Perhaps if another Yankee starter was on the mound, Minnesota might have had more of a chance, but CC was in vintage form. He retired nine Twins in a row from the second through the fifth, striking out five in this streak. He struck out the side, which included top hitter Joe Mauer, on just 10 pitches in the fourth. Sabathia gave the majority of the bullpen a much-needed day off, even returning to the game in the eighth after over 100 pitches already. CC was masterful, mixing hitters up with 55 fastballs, 32 sliders, and 21 sinkers among his 118 pitches on the game. The Twins scored once against him in the seventh inning, but by then the score was 8-2, thanks to a long two-run home run in the sixth inning by Dickerson against reliever Anthony Swarzak. Dickerson was one of four Yankees with a multi-hit day, joining Ichiro, Cano, and Raul Ibanez. It would be nice to see him featured in at least more games than Andruw Jones since he's hot right now. Not one of the Yankees' 11 hits came from Jeter though, and his 19-game hitting streak ended.

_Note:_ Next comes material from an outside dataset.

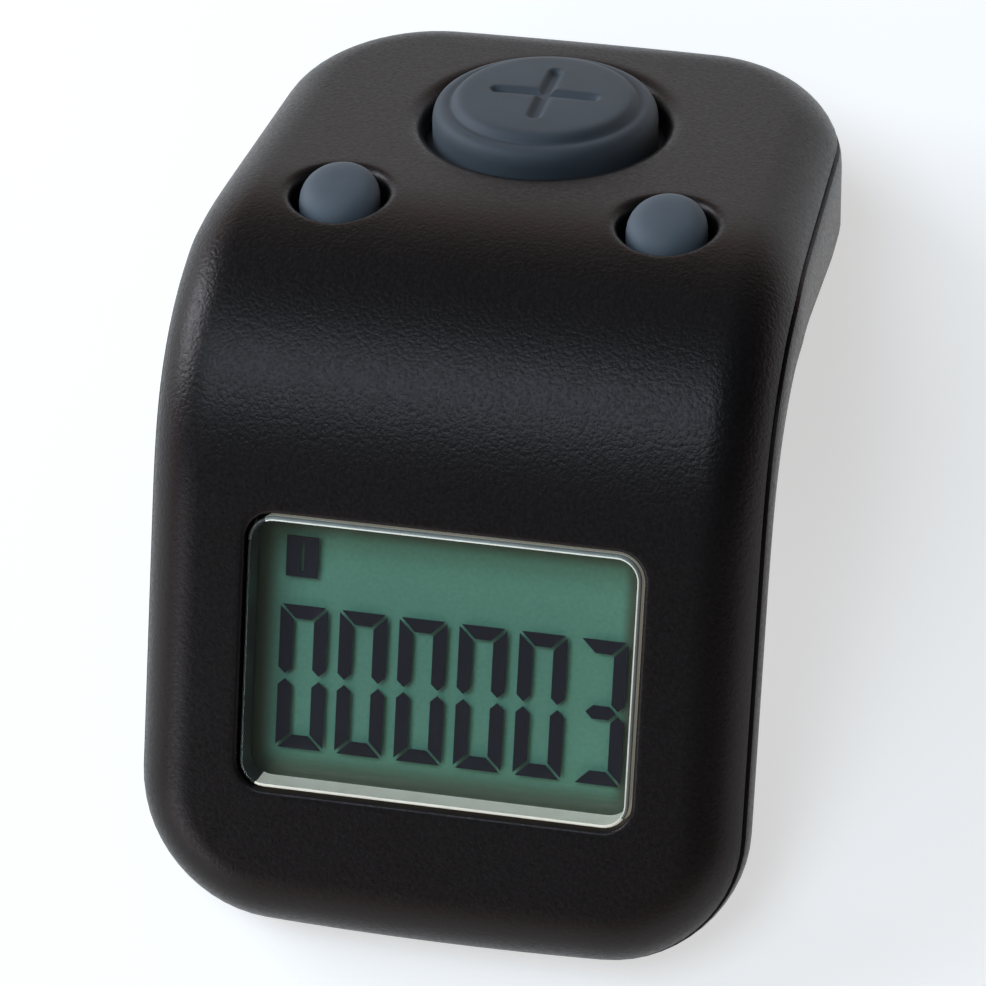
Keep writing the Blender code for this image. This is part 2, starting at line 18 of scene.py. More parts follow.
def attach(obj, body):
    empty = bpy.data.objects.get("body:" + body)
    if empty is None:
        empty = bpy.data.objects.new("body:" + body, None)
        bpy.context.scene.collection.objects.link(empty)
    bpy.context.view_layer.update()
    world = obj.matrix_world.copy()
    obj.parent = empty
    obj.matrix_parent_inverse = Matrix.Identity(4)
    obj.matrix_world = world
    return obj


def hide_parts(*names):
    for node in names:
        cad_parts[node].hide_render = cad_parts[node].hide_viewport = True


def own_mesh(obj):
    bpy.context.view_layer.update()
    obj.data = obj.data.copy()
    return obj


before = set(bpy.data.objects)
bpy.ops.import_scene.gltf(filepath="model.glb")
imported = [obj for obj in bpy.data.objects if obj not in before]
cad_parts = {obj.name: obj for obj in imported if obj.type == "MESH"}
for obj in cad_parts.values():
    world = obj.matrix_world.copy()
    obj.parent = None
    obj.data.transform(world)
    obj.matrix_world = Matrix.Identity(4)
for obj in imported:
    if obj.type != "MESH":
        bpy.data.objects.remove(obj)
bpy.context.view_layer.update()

MM = 0.001
REST_TILT = math.radians(35.97)
REST_SHIFT = Vector((0.0, 6.112, 20.368))

# Case blank and its bend, as in the part's source
BODY_WIDTH = 31.0
REAR_END = -23.8
FRONT_END = 36.7
REAR_CORNER = 8.1
FRONT_CORNER = 6.9
REAR_TAPER = 1.05
REAR_BOW = 0.5
FRONT_BOW = 0.6
BEND_START = -6.1
BEND_FULL = -1.0
BEND_EASE = 10.0
BEND_END = 17.0
BEND_CURVATURE = 0.076
EDGE_RADIUS = 3.2
PARTING_DEPTH = 2.15
PARTING_GAP = 0.3
TOP_WALL = 1.5
RIM_WALL = 1.3
BELLY_WALL = 1.2
BELLY_INSET = 4.2
BELLY_SHOULDER = 1.4
SIDE_DEPTHS = {-13.0: 6.5, 3.0: 4.3, 13.0: 3.5, 17.0: 3.3}
REAR_BELLY = 10.0
LEG_BELLY = 6.8
BELLY_STEP = (-3.5, 13.0)

COUNT_KEY = Vector((0.0, 12.81))
COUNT_KEY_RADIUS = 5.76
COUNT_HOLE_RADIUS = 6.2
COUNT_HOLE_MOUTH = 7.1
SMALL_KEY_X = 8.31
SMALL_KEY_Y = 3.12
SMALL_KEY_RADIUS = 2.03
SMALL_HOLE_RADIUS = 2.44
SMALL_HOLE_MOUTH = 2.98
SMALL_KEY_SLOPE = math.radians(16.5)

DISPLAY_STATION = 22.4
LENS_WIDTH = 19.69
LENS_HEIGHT = 13.94
LENS_CORNER = 1.3
WINDOW_GAP = 0.15
CELL_CENTRE = Vector((0.0, 11.6))
COVER_HOLE_RADIUS = 7.5
COVER_TWIST = math.radians(40.0)
REAR_SCREW = Vector((9.6, 18.6))
LEG_SCREW = Vector((11.4, -8.8))


# ---------------------------------------------------------------- the bent skin

def running_total(values, step):
    return np.concatenate([[0.0], np.cumsum((values[1:] + values[:-1]) / 2) * step])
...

Just for fun, CE (Cody Eppley) closed the game out with a scoreless ninth. David Aardsma was unavailable, as he apparently fell into the limitless void with Ozzie Smith at the Springfield Mystery Spot.
With a road series win against the Twins under their belt, the Yankees now go to Canada for four games against the last-place Toronto Blue Jays. Their magic number to clinch a playoff spot is down to four, and with a two-game lead in the division over the Baltimore Orioles, the magic number for the American League East division title has fallen to six. If the Jays can do their last winning for a few days tonight against Baltimore, the Yankees will inch even closer to the crown.
More good news came from both Brett Gardner's first appearance in a game since April 17th (a ninth inning cameo in left field), and the report that injured first baseman Mark Teixeira went through some drills today with "a little more intensity" and manager Joe Girardi expects him to play simulated games soon. If Tex can come back for that last series against the Boston Red Sox on October 1-3, it would be a great opportunity to tune up the MT25 for the playoffs.
Flying Falcor of the Day goes to CC Sabathia (8 IP, 6 H, 2 ER, 1 BB, 10 K, .075 WPA).
Kangaroo Kick of the Day goes to Eric Chavez (0-2, 2 BB, .016 WPA). A couple batters had worse days in the box score than Chavez, but he had an embarrassing mental lapse in the fifth inning, when he forgot how many outs there were. He stepped on third with runners on first and second with one out, missing a chance at an inning-ending double play. Fortunately, the blunder did not cost the Yankees, but if Denard Span came up with a big hit there, it could have been bad. A veteran should be aware of how many outs there are at all times.